Dataset excerpt:
____
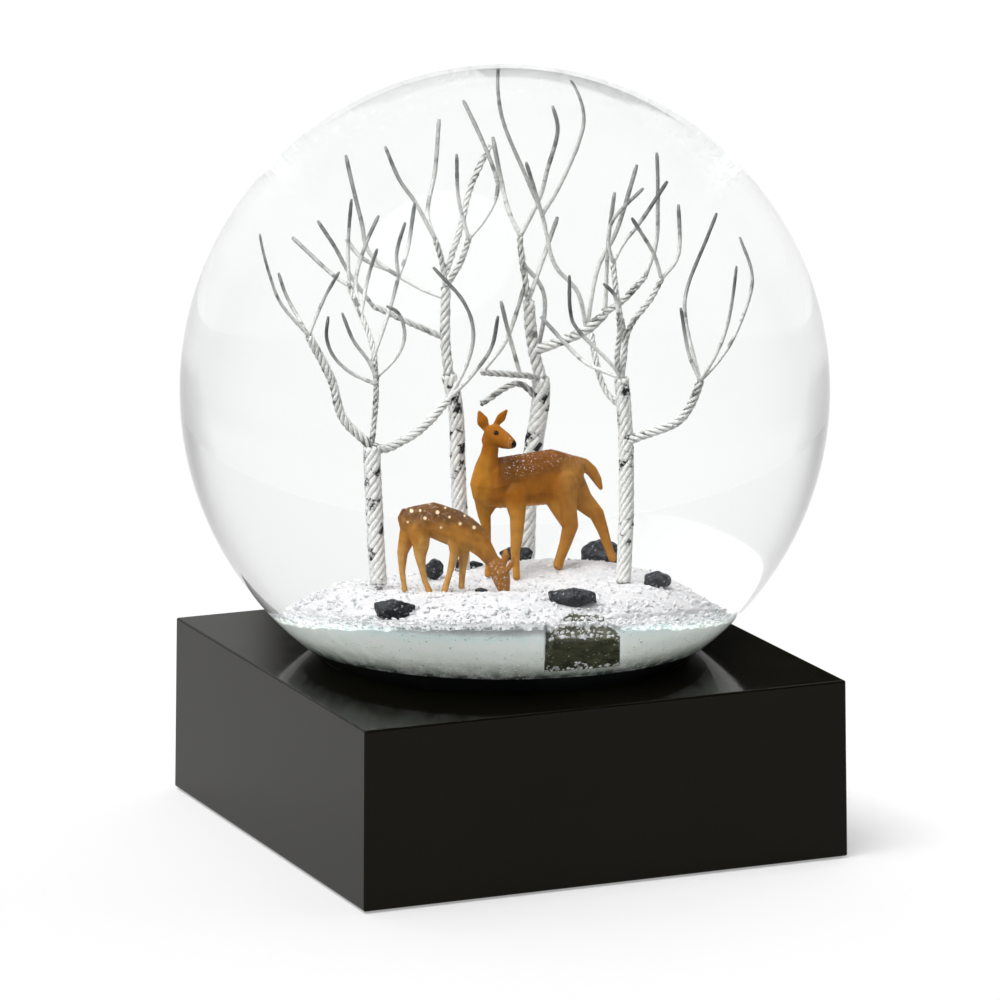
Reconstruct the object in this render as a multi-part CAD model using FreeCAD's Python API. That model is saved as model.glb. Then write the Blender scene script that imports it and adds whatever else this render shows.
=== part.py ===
import FreeCAD, Part
import math
import os

# A snow globe: a water-filled glass ball on a square block base. Inside stand four trees twisted
# from wire, a doe, a fawn and rocks, all on a cast snowy landscape that is glued to the stopper.
# Millimetres, +Z up. Origin: middle of the underside. The base's front face looks towards -Y.

Vector = FreeCAD.Vector
UP = Vector(0, 0, 1)

# ---- driving dimensions -------------------------------------------------------------------
BALL_RADIUS = 60.0          # outside of the glass
GLASS_WALL = 2.5
BALL_DIP = 11.0             # how deep the ball sinks into the top of the base
BASE_SIDE = 95.8            # at the foot
BASE_DRAFT = 0.5            # each side leans in by this much over the base's height
BASE_HEIGHT = 33.5
BASE_WALL = 3.0
BASE_TOP = 4.0              # thickness of the top of the base
EDGE_ROUND = 0.4
SEAT_GAP = 0.1              # between the ball and its seat in the block
NECK_GAP = 0.3              # between the neck and the hole in the block's top
PAD_THICKNESS = 1.2
PAD_INSET = 1.5             # the pad stops short of the block's rim
PAD_CORNER = 3.0
FOOT_GAP = 0.4              # the block's rim clears the table by this much
PLATE_THICKNESS = 2.5
PLATE_GAP = 0.2             # all round, inside the block's rim
PLATE_CORNER = 2.0
NECK_RADIUS = 33.5          # outside of the glass neck
NECK_BOTTOM = 18.0
SOCKET_GAP = 2.7            # room for the glue between neck and socket wall
SOCKET_WALL = 3.0
SOCKET_BOTTOM = 14.0
GLUE_BOTTOM = 22.0          # the glue stops above the sealant bead
FLANGE_THICKNESS = 3.5      # the stopper's flange, below the neck's lip
RIB_PITCH = 3.1             # ribs on the stopper's plug
PLUG_WAIST_GAP = 0.5        # between the plug and the bore, away from the ribs
FLANGE_INSET = 0.3          # the flange is narrower than the neck, to leave room for sealant
BEAD_REACH = 2.0            # how far the sealant bead stands out from the neck
BEAD_ABOVE = 2.0            # and how far it reaches above and below the neck's lip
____
Exercise: Copy every line that includes the string "this" from the material above.

Solution:
Reconstruct the object in this render as a multi-part CAD model using FreeCAD's Python API. That model is saved as model.glb. Then write the Blender scene script that imports it and adds whatever else this render shows.
BASE_DRAFT = 0.5            # each side leans in by this much over the base's height
FOOT_GAP = 0.4              # the block's rim clears the table by this much